==== DATA IN THIS EXERCISE
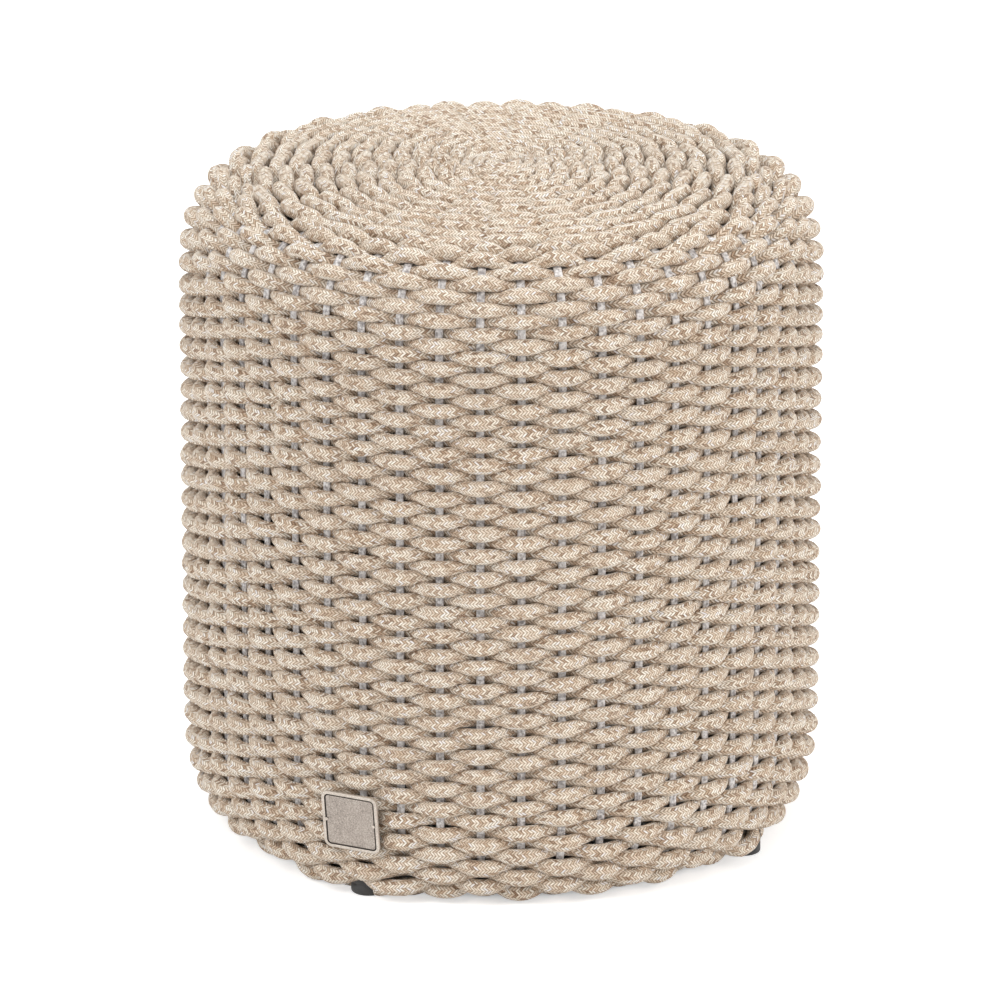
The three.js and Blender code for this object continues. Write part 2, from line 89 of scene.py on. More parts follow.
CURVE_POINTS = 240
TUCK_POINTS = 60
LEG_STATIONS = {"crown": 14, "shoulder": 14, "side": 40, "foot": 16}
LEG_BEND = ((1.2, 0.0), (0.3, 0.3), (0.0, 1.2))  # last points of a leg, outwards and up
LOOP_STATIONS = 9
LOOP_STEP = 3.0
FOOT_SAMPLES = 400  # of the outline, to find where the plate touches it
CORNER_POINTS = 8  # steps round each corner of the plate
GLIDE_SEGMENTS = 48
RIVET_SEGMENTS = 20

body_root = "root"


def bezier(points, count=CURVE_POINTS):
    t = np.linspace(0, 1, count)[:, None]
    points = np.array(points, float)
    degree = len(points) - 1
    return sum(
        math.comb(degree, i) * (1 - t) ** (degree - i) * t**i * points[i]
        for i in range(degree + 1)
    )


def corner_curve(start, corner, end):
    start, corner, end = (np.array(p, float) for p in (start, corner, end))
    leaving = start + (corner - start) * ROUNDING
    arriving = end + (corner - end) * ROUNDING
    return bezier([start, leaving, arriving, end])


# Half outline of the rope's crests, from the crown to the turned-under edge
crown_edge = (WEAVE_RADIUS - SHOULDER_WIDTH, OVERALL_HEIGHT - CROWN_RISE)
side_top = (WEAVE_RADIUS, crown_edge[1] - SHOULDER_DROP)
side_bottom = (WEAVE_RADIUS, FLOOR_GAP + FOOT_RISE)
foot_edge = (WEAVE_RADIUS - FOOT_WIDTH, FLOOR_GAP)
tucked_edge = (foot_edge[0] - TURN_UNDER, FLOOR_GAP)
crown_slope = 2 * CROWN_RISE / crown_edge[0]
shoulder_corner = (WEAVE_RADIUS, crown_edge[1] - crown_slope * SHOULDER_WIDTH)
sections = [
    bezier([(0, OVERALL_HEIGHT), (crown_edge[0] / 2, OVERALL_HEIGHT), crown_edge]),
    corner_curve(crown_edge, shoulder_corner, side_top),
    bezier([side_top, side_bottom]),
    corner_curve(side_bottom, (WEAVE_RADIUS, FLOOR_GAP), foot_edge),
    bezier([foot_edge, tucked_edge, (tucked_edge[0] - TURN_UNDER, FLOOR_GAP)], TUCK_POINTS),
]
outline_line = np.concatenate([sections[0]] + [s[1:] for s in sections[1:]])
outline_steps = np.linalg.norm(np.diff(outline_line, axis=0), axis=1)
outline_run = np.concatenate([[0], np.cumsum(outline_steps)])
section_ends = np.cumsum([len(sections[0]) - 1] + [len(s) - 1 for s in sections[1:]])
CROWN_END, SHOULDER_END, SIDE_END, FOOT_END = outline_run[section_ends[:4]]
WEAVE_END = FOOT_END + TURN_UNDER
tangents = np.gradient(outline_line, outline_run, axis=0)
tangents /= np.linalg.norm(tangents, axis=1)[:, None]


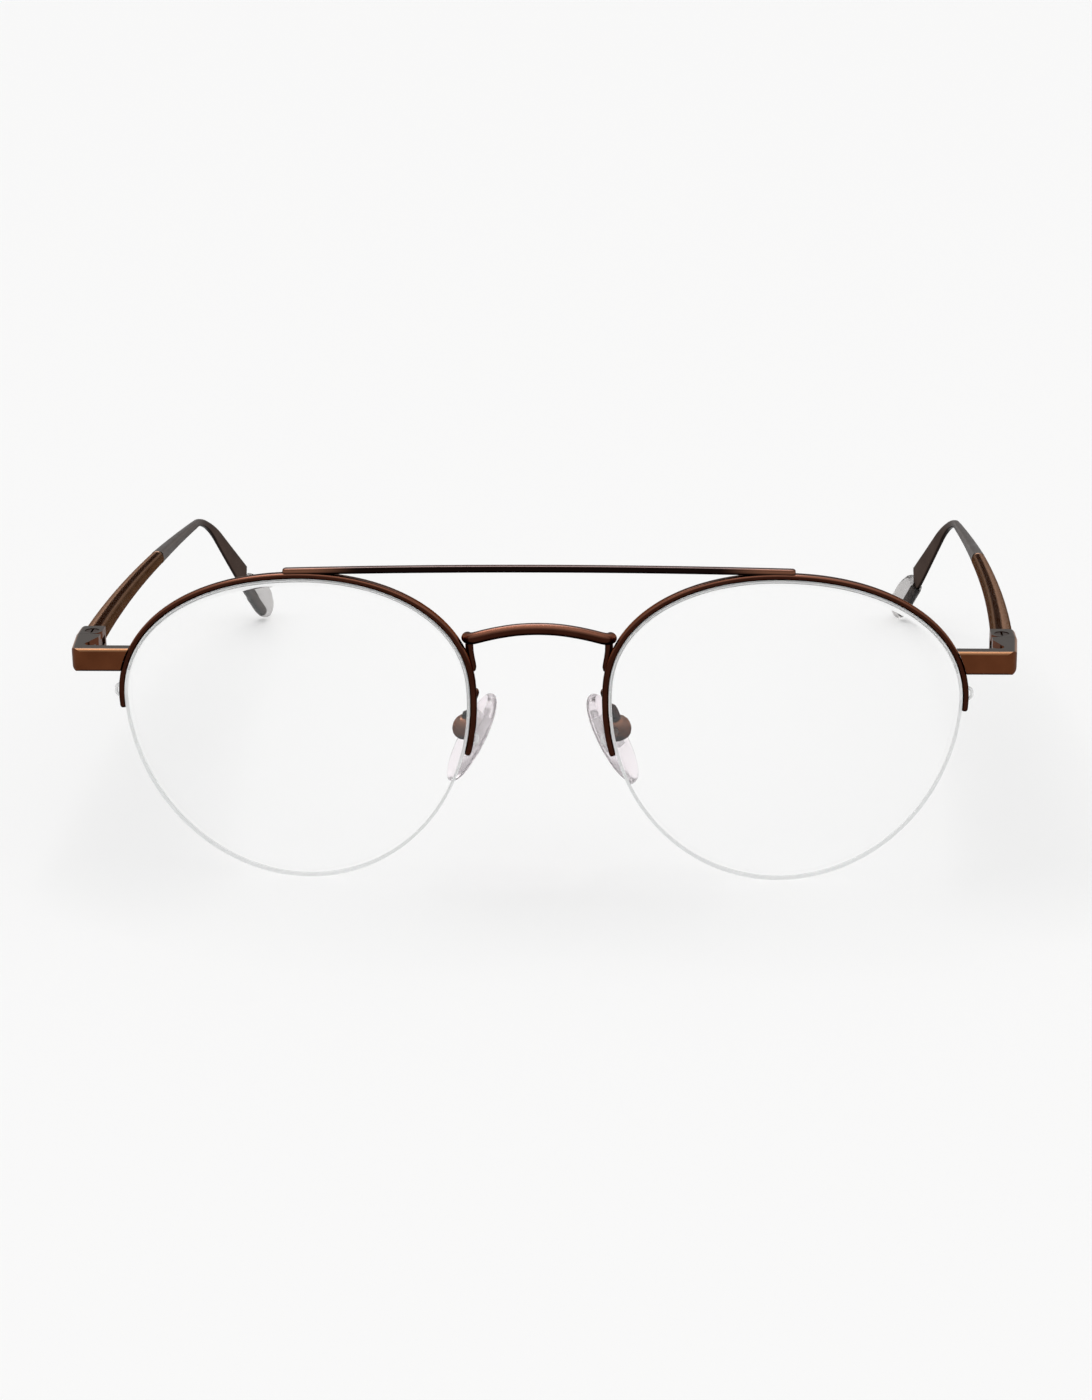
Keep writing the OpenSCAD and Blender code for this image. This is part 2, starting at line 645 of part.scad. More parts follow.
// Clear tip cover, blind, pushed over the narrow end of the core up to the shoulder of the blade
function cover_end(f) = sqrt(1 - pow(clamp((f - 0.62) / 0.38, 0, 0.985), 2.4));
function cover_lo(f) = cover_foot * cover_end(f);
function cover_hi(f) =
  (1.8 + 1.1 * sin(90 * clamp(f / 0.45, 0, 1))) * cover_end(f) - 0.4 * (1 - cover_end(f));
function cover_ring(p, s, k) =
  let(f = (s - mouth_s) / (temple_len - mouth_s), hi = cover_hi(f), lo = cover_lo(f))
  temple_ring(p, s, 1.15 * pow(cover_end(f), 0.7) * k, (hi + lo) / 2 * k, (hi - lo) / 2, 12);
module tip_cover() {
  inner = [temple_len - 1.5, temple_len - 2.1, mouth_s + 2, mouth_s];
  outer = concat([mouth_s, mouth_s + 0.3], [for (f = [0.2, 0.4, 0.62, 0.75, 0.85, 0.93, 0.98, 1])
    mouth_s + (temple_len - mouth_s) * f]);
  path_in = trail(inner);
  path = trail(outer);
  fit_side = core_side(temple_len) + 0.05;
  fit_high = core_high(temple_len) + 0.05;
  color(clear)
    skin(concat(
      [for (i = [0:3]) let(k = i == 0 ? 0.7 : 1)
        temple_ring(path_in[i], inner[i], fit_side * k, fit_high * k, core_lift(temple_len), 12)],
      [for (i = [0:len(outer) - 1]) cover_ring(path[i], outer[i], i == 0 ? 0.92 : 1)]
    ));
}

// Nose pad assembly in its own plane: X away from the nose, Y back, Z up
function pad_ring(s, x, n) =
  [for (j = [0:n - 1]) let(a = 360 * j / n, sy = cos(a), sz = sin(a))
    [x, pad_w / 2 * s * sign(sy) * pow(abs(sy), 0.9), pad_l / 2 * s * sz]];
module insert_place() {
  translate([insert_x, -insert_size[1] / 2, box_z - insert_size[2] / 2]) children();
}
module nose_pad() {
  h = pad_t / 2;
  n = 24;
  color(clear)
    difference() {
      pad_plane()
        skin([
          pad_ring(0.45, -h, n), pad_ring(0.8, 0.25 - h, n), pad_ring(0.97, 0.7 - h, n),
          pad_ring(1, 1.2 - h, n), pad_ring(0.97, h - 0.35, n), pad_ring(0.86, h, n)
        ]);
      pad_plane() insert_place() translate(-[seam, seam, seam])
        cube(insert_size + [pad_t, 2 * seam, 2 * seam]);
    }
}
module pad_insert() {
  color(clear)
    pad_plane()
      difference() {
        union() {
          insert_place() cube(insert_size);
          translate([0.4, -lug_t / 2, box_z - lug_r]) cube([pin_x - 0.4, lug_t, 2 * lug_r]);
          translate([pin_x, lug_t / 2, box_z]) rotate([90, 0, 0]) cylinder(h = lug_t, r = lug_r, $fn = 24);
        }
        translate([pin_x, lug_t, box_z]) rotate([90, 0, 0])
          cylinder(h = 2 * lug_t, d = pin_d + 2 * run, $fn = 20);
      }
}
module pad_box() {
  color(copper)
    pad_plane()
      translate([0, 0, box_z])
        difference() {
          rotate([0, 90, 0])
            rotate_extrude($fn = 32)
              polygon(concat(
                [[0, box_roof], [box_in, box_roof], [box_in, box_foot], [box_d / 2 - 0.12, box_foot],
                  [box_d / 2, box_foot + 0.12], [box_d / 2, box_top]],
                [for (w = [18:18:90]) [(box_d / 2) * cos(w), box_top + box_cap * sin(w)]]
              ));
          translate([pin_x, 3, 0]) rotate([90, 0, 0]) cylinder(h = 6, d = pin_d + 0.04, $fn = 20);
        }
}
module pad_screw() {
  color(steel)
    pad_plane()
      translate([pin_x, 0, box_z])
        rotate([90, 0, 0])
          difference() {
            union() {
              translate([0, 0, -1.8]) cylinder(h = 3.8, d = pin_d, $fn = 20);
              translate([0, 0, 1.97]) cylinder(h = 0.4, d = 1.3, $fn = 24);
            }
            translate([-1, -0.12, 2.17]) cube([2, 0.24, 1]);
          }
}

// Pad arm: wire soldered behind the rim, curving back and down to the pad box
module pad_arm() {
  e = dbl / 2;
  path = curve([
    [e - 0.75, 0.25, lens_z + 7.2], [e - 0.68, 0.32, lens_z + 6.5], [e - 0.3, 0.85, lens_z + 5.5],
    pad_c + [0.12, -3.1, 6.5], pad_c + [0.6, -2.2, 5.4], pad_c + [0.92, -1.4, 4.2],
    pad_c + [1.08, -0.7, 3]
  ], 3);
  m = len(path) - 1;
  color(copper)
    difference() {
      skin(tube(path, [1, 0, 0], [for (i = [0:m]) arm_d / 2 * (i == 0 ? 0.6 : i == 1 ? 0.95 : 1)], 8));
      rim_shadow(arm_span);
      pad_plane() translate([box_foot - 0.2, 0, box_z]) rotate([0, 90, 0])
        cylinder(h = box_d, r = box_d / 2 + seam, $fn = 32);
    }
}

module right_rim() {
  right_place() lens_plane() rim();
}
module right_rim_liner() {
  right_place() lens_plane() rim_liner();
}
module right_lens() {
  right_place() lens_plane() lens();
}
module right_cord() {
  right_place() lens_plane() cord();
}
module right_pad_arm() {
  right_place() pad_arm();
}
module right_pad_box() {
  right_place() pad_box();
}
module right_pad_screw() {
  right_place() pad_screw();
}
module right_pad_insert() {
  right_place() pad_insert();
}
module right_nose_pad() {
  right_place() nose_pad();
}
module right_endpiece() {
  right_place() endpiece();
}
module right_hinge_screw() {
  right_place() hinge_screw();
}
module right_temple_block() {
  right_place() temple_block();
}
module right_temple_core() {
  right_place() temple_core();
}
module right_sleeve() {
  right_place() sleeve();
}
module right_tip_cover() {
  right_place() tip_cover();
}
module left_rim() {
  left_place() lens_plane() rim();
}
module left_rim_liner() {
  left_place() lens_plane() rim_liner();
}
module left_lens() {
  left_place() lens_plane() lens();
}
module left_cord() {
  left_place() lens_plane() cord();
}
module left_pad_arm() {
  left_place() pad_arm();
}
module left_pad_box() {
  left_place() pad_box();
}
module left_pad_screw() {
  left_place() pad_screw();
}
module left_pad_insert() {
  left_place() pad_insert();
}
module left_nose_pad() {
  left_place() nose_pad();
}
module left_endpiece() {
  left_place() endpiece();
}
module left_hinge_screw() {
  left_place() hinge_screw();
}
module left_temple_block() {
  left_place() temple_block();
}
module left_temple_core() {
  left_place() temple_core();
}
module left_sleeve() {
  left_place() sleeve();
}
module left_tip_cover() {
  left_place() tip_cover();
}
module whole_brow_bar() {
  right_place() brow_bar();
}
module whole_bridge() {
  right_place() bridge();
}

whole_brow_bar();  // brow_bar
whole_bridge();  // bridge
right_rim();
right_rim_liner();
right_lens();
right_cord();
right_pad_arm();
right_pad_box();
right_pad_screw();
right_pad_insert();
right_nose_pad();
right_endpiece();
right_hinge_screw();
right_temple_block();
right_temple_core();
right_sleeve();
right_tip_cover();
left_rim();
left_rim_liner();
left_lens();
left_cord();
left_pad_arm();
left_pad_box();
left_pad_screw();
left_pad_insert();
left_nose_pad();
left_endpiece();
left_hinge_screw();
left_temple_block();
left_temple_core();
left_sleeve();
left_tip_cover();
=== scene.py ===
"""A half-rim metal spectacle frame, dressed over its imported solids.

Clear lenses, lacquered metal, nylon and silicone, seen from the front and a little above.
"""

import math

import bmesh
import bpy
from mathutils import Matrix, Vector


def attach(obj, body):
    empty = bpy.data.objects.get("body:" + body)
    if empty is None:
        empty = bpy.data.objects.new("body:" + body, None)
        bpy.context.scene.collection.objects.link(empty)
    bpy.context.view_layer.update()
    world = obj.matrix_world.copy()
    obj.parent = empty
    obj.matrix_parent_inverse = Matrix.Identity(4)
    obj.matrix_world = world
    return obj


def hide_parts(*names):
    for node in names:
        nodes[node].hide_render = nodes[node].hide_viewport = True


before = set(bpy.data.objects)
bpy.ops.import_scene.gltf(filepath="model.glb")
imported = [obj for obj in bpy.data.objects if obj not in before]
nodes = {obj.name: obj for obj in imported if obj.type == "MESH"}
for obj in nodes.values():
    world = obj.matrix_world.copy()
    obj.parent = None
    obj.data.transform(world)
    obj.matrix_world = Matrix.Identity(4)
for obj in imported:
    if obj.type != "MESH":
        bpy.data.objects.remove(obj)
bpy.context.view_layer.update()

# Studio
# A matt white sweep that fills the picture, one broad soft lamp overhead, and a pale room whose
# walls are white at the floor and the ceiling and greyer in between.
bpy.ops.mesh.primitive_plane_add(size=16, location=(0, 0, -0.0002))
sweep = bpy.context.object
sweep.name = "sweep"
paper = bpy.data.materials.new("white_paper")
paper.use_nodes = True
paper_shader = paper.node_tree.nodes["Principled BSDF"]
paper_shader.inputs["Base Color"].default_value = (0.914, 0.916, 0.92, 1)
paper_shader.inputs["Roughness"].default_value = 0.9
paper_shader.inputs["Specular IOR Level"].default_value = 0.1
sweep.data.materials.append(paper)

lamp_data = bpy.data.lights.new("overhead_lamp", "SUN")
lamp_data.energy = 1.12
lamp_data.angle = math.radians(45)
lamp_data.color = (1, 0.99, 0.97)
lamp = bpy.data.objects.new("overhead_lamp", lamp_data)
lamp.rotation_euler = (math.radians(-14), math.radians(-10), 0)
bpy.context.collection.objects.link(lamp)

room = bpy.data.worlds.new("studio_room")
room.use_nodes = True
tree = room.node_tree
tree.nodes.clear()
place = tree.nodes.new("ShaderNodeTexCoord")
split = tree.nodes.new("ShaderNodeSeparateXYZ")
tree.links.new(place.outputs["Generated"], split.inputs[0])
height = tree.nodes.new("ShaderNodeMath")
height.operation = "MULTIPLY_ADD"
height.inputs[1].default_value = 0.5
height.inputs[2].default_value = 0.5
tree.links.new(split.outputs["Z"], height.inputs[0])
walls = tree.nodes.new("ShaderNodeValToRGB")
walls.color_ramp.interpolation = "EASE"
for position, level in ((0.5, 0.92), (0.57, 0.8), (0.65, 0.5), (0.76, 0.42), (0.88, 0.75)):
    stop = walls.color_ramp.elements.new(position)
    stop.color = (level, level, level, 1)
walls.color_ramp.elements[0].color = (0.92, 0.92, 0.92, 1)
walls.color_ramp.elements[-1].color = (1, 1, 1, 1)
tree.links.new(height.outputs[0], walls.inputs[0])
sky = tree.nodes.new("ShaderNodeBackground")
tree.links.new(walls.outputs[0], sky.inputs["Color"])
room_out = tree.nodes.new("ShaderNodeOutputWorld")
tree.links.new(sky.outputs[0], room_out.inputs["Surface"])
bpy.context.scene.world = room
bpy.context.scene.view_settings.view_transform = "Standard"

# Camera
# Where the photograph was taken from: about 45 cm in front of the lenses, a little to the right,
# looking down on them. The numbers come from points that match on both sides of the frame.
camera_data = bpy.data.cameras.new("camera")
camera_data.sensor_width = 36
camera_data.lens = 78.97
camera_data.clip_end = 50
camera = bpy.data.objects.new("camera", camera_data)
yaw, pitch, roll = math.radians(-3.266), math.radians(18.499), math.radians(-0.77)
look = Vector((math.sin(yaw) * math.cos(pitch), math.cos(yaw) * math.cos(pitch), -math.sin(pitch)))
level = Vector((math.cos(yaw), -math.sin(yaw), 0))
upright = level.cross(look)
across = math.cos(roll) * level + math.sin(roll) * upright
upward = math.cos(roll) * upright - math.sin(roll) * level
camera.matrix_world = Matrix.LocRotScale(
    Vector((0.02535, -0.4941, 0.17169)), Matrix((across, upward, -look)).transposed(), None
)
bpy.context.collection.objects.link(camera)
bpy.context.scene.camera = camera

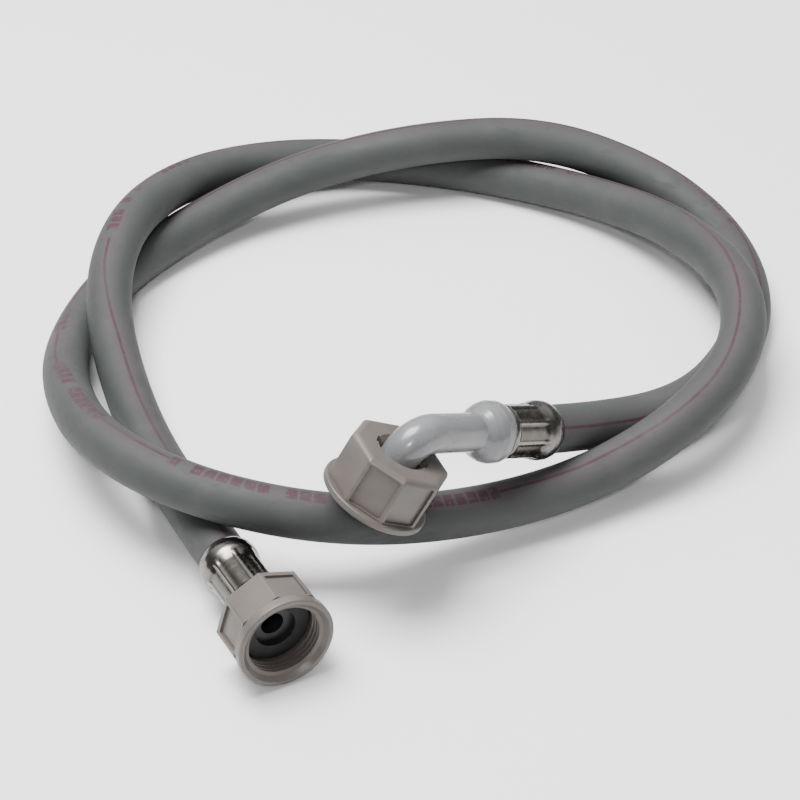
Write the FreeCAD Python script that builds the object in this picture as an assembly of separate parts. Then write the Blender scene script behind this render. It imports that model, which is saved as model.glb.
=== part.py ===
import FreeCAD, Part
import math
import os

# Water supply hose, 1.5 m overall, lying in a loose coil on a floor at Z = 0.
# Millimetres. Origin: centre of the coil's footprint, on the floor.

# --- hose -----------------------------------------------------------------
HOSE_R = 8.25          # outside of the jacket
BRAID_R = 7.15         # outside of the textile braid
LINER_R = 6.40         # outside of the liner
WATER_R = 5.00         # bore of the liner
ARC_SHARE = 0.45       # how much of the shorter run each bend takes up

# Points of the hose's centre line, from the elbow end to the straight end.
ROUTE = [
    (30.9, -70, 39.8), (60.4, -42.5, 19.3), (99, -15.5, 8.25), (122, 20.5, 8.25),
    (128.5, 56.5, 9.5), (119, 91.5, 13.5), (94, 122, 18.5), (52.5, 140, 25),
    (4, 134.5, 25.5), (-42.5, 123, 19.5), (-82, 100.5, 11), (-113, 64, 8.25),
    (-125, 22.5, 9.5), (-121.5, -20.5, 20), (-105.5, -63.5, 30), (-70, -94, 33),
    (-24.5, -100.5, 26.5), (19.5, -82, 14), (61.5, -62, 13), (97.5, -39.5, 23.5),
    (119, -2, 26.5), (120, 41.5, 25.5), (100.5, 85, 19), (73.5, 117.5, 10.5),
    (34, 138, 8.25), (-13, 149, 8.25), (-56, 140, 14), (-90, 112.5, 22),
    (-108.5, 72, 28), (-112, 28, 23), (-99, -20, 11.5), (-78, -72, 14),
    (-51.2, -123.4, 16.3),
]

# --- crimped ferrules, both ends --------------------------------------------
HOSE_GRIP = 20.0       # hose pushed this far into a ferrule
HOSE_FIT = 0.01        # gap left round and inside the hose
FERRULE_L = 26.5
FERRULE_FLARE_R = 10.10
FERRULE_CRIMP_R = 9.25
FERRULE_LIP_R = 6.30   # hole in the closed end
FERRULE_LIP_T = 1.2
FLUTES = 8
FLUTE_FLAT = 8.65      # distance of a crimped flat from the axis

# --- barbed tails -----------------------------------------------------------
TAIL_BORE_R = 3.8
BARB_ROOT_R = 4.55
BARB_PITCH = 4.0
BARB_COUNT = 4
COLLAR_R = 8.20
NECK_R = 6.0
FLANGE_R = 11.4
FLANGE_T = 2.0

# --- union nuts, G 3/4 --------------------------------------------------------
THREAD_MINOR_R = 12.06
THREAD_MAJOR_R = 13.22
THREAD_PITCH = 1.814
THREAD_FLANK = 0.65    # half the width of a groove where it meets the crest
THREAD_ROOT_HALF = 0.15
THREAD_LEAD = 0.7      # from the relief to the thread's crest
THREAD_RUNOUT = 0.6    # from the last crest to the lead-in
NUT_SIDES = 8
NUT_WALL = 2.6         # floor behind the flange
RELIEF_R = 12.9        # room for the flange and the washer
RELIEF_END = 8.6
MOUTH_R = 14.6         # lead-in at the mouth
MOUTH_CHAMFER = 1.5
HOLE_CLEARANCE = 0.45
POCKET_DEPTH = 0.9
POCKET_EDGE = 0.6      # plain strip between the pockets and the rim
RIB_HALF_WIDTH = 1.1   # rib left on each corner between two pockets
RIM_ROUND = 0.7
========
◆ WHAT YOU ARE ASKED TO DO
Output the section opening with the line that has "right_temple_core();" and closing with the line that has "if empty is". Keep both end lines and leave out the rest.

◆ TASK RESPONSE
right_temple_core();
right_sleeve();
right_tip_cover();
left_rim();
left_rim_liner();
left_lens();
left_cord();
left_pad_arm();
left_pad_box();
left_pad_screw();
left_pad_insert();
left_nose_pad();
left_endpiece();
left_hinge_screw();
left_temple_block();
left_temple_core();
left_sleeve();
left_tip_cover();
=== scene.py ===
"""A half-rim metal spectacle frame, dressed over its imported solids.

Clear lenses, lacquered metal, nylon and silicone, seen from the front and a little above.
"""

import math

import bmesh
import bpy
from mathutils import Matrix, Vector


def attach(obj, body):
    empty = bpy.data.objects.get("body:" + body)
    if empty is None:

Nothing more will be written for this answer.